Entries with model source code
────

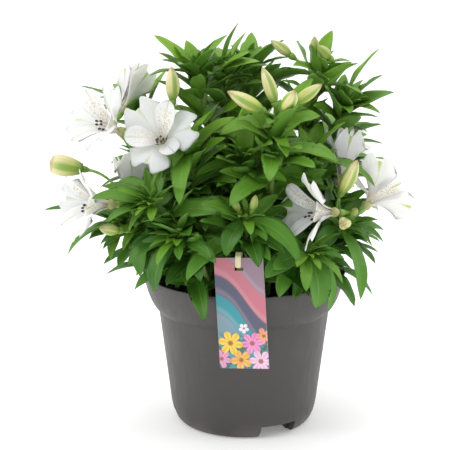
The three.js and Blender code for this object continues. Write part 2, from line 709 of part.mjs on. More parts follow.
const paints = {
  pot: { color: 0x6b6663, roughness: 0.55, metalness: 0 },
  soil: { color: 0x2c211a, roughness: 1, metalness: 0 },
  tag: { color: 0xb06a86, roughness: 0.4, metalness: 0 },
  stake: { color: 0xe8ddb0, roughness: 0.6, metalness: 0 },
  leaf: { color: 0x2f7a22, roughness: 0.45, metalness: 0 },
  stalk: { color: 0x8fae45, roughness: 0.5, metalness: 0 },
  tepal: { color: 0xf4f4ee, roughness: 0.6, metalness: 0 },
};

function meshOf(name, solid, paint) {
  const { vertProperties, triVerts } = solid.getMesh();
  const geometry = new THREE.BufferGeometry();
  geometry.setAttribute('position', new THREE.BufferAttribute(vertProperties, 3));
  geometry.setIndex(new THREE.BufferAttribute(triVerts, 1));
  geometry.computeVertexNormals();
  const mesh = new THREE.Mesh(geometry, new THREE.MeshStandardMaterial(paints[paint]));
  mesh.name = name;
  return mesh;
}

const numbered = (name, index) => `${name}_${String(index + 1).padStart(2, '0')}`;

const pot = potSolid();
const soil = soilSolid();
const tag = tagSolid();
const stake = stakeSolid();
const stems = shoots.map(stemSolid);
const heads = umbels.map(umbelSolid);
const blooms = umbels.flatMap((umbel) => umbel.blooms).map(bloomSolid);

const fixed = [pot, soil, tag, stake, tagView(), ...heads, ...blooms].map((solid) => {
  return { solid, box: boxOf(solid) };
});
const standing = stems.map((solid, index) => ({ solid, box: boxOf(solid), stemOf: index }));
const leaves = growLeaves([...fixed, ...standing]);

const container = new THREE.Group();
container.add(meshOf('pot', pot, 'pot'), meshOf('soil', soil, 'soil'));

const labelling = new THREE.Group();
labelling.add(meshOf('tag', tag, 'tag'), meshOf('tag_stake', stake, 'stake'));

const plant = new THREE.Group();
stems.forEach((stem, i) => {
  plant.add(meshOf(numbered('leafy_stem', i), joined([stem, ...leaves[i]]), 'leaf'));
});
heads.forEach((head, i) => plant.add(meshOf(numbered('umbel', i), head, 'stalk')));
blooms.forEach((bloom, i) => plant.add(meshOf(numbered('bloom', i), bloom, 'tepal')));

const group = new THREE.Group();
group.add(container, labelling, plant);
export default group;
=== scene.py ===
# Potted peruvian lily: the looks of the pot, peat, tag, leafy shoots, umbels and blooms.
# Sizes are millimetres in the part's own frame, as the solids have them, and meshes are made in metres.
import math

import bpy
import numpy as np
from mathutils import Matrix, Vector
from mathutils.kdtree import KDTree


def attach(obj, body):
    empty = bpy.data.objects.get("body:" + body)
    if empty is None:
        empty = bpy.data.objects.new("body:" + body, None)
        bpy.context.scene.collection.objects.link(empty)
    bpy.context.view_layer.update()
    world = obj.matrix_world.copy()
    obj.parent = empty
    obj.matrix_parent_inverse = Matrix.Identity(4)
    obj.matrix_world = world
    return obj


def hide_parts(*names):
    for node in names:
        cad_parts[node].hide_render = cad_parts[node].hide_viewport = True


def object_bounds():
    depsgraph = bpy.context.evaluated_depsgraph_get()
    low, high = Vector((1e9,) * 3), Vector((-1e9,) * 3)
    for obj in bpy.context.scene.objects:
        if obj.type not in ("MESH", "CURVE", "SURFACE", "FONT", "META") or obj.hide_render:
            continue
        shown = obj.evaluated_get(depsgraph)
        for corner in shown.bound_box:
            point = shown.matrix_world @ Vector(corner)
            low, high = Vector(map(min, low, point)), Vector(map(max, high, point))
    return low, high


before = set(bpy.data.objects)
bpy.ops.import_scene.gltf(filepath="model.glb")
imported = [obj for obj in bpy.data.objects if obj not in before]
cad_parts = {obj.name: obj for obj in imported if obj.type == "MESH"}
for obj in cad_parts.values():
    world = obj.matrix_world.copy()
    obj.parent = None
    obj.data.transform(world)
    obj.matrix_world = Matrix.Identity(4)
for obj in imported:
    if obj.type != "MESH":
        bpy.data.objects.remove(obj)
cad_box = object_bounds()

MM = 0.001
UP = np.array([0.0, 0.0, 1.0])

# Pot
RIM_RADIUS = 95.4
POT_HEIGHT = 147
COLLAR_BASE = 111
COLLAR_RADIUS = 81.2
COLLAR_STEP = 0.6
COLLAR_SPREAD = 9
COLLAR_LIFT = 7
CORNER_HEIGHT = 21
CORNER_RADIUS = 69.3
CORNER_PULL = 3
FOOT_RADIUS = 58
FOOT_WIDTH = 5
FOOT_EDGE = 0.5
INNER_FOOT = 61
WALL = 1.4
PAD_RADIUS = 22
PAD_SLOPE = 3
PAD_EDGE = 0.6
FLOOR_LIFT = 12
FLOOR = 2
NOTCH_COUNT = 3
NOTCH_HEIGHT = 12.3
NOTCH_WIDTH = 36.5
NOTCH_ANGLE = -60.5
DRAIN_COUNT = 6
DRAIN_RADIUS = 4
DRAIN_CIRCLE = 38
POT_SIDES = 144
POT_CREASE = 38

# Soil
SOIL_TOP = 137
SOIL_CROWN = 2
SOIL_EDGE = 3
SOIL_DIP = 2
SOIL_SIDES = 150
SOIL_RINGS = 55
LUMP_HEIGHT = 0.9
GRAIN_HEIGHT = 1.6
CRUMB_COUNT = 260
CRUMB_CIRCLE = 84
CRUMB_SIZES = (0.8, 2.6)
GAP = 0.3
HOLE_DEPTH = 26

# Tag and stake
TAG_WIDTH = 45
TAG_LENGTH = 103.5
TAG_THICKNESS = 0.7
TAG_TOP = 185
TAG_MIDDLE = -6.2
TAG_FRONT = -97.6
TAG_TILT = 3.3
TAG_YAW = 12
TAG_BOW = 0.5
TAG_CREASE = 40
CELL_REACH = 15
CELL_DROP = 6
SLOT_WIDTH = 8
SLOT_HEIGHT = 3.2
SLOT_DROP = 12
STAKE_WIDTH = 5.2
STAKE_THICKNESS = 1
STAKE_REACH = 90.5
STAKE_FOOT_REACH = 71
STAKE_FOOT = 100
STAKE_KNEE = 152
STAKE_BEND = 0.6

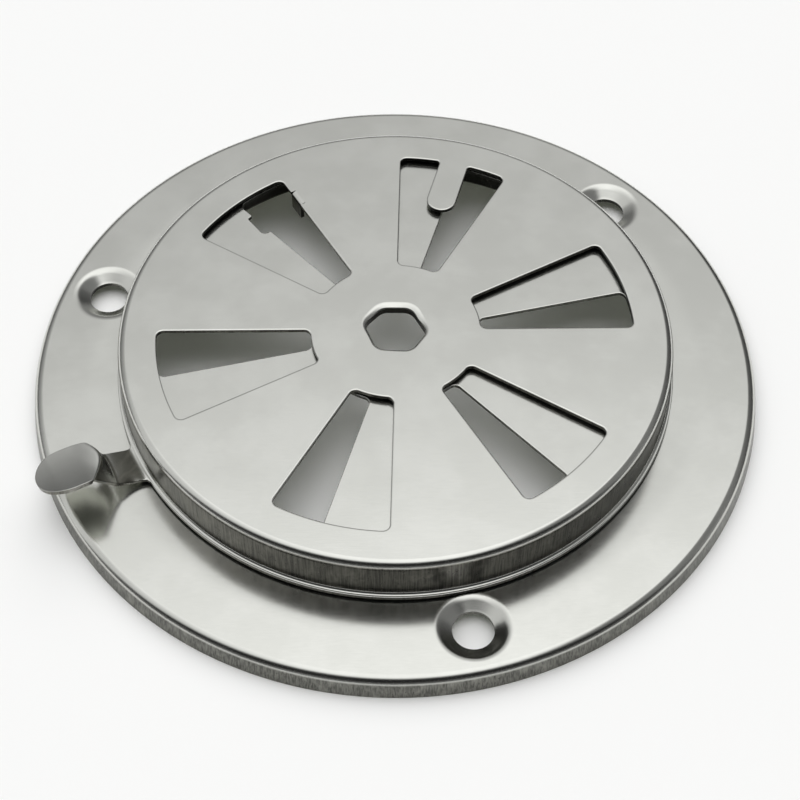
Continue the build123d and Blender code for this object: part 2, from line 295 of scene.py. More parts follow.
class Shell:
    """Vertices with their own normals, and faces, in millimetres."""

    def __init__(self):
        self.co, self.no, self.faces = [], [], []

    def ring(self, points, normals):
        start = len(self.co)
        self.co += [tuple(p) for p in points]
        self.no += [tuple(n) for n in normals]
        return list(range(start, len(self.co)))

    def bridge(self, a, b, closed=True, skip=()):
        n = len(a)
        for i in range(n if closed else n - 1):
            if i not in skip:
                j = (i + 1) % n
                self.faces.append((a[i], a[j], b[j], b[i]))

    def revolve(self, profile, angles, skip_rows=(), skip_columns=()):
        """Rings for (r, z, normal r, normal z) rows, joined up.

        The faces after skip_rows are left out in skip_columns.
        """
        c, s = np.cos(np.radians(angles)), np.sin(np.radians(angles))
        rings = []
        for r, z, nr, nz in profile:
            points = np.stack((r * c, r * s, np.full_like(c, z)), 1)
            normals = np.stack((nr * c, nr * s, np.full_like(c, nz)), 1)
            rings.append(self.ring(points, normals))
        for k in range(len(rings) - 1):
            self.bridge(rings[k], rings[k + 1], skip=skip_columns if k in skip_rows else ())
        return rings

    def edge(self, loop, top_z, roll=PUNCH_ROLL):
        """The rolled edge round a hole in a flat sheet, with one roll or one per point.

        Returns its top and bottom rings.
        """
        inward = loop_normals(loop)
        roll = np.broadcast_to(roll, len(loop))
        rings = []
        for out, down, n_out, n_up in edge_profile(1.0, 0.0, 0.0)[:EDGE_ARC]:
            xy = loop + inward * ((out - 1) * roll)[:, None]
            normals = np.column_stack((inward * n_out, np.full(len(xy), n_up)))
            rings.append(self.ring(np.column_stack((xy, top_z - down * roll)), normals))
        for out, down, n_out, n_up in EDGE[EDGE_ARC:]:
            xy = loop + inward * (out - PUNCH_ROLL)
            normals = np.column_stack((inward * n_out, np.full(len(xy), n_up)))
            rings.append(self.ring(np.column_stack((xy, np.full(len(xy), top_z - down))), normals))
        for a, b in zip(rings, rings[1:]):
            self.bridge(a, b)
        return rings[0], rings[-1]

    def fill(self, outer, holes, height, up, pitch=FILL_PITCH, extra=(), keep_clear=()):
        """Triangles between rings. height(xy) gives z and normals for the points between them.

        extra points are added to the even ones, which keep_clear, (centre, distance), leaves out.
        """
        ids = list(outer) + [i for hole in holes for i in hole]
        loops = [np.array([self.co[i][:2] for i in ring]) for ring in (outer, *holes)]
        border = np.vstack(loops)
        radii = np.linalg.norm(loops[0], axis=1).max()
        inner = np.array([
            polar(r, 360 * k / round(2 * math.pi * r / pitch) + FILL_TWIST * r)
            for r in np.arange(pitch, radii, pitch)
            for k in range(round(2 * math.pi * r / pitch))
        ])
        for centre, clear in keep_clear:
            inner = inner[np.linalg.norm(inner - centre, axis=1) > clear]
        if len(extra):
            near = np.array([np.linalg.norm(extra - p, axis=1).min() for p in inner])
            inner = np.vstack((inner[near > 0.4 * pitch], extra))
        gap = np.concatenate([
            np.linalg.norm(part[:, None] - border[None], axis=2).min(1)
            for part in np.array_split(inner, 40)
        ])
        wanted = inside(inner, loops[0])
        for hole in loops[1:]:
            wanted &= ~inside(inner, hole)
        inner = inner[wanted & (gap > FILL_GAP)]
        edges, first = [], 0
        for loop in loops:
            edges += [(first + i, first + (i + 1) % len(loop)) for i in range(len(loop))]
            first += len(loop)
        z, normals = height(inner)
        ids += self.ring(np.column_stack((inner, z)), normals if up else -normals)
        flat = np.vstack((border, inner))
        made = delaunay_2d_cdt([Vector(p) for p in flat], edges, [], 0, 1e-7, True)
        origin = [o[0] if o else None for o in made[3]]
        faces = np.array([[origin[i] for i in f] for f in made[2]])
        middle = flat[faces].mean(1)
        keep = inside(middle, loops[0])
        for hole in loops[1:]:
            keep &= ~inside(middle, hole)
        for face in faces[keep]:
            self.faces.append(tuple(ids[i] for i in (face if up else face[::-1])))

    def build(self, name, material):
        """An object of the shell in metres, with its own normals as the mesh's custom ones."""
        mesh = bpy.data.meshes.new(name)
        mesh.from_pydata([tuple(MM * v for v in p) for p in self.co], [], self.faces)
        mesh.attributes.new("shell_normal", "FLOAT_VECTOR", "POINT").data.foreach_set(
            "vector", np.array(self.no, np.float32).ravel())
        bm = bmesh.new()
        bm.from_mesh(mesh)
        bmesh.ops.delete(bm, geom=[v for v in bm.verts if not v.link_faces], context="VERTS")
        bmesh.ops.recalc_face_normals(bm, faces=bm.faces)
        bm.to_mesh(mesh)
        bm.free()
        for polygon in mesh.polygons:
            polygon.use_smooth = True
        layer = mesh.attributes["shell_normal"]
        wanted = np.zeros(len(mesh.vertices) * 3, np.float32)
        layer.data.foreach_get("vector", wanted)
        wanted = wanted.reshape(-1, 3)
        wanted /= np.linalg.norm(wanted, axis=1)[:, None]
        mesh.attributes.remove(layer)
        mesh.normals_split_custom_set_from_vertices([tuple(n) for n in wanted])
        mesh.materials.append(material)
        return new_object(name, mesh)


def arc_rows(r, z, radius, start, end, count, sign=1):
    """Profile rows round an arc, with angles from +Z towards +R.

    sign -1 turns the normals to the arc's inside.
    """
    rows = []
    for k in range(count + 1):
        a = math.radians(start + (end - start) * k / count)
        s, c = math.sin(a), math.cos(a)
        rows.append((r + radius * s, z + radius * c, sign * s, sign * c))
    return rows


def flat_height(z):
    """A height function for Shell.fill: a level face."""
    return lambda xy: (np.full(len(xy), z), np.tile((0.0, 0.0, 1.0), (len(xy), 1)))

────

Exactly and only the lines from the line with "tagView(), ...heads, ...blooms].map((solid)" to the line with "return low, high", both included, are to be printed.

## The output
const fixed = [pot, soil, tag, stake, tagView(), ...heads, ...blooms].map((solid) => {
  return { solid, box: boxOf(solid) };
});
const standing = stems.map((solid, index) => ({ solid, box: boxOf(solid), stemOf: index }));
const leaves = growLeaves([...fixed, ...standing]);

const container = new THREE.Group();
container.add(meshOf('pot', pot, 'pot'), meshOf('soil', soil, 'soil'));

const labelling = new THREE.Group();
labelling.add(meshOf('tag', tag, 'tag'), meshOf('tag_stake', stake, 'stake'));

const plant = new THREE.Group();
stems.forEach((stem, i) => {
  plant.add(meshOf(numbered('leafy_stem', i), joined([stem, ...leaves[i]]), 'leaf'));
});
heads.forEach((head, i) => plant.add(meshOf(numbered('umbel', i), head, 'stalk')));
blooms.forEach((bloom, i) => plant.add(meshOf(numbered('bloom', i), bloom, 'tepal')));

const group = new THREE.Group();
group.add(container, labelling, plant);
export default group;
=== scene.py ===
# Potted peruvian lily: the looks of the pot, peat, tag, leafy shoots, umbels and blooms.
# Sizes are millimetres in the part's own frame, as the solids have them, and meshes are made in metres.
import math

import bpy
import numpy as np
from mathutils import Matrix, Vector
from mathutils.kdtree import KDTree


def attach(obj, body):
    empty = bpy.data.objects.get("body:" + body)
    if empty is None:
        empty = bpy.data.objects.new("body:" + body, None)
        bpy.context.scene.collection.objects.link(empty)
    bpy.context.view_layer.update()
    world = obj.matrix_world.copy()
    obj.parent = empty
    obj.matrix_parent_inverse = Matrix.Identity(4)
    obj.matrix_world = world
    return obj


def hide_parts(*names):
    for node in names:
        cad_parts[node].hide_render = cad_parts[node].hide_viewport = True


def object_bounds():
    depsgraph = bpy.context.evaluated_depsgraph_get()
    low, high = Vector((1e9,) * 3), Vector((-1e9,) * 3)
    for obj in bpy.context.scene.objects:
        if obj.type not in ("MESH", "CURVE", "SURFACE", "FONT", "META") or obj.hide_render:
            continue
        shown = obj.evaluated_get(depsgraph)
        for corner in shown.bound_box:
            point = shown.matrix_world @ Vector(corner)
            low, high = Vector(map(min, low, point)), Vector(map(max, high, point))
    return low, high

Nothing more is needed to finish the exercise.